Chapter 1 | "Riverwide" by Sheryl Crow

Updated: Mar 6

If you’re the type of person who likes to read a book, and then go back and read it again, now knowing everything you didn’t know when you started it the first time, I think you’ll appreciate why this song made the cut to represent chapter 1.


Listening to “Riverwide” after completing the chapter, you should come away with a vague, indistinct sense of who Autumn is – knowing someone’s deepest fear (in the refrain) is quite revealing. Listen to this song again, after you finish “The Strangest of Places,” and you’ll no doubt find that, like the second time through on a good book, the lyrics reveal more than they did the first time.



I first ran across this song shortly after Sheryl Crow’s “The Globe Sessions” album came out, having been lured in to check it out by “My Favorite Mistake.” At the time, that song spoke to me because I was in a relationship that I knew was unhealthy, and definitely had no chance of being anything serious, yet I was reluctant to let it go, because it was something different from loneliness. Although “My Favorite Mistake” was the song that motivated me to buy the album, “Riverwide,” “It Don’t Hurt,” and “The Difficult Kind” quickly snagged the top spots in my list of album favorites. The former two spoke to that unhealthy relationship and its aftermath, the latter turned out to be oddly prophetic (but that’s a story for another time, in chapters yet to be written).


For chapter 1’s song, I wanted to summarize where Autumn was in her life, her state of mind, and to do so in a way that would foreshadow the journey of self-discovery she was about to begin. That was a pretty tall order, and I didn’t know how close I’d come to checking all of those boxes, but I was determined to try.
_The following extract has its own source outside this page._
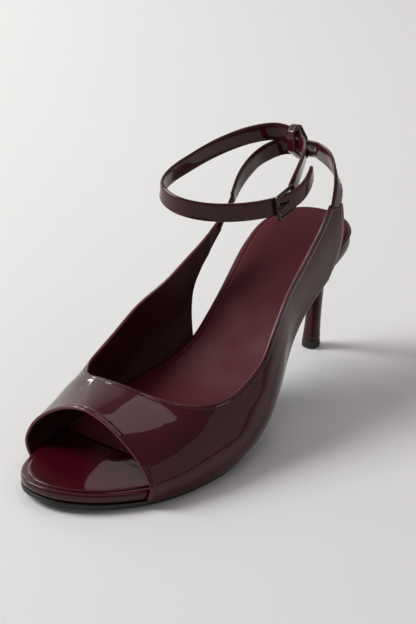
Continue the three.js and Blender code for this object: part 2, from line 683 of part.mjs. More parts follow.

I don’t recall how I ultimately settled on “Riverwide,” but I do know that this is the only song that has ever been assigned to chapter 1. All others had a few swap outs here and there, as I ran across other songs in my shuffle that I thought might fit better, but not this one. Chapter 1 has always been “Riverwide,” and when I decided on the final chapter’s song, “The Ends of the Earth” by Lord Huron – also a one-and-done decision – I was elated to notice the continuity in the river theme that flows between them (which I picked up on after putting a playlist with all the songs on it together, and listening to it on repeat).


If you started reading this post expecting a metaphorical break down on this song’s significance that makes it the perfect choice for chapter 1, I’m sorry to disappoint you, but that’s not going to happen.


Could I do it? Absolutely.

Will I? Hell, no.


Everyone has a story, and everyone has their own unique perceptive filters. What I hear when I listen to the lyrics from “Riverwide” may be way different from what you hear; we all ascribe our own meaning to literary creations. If you listen to this song after reading chapter 1 and attach whatever meaning you take away from the lyrics to Autumn, then you’ve started to make her your own. In that moment, she’s more you than me. As an author, that’s my ultimate goal. If there is any piece of Autumn in who you are, then I want you to make that connection.


If I tell you what that song means to me, you’re not going to see yourself in Autumn, you’re going to see me, so I’m not going to do that. I may point out some fun bits, as I did in the last post I published here, but the interpretations and associations to the story will be your own, as I hope these characters will also be, in some way.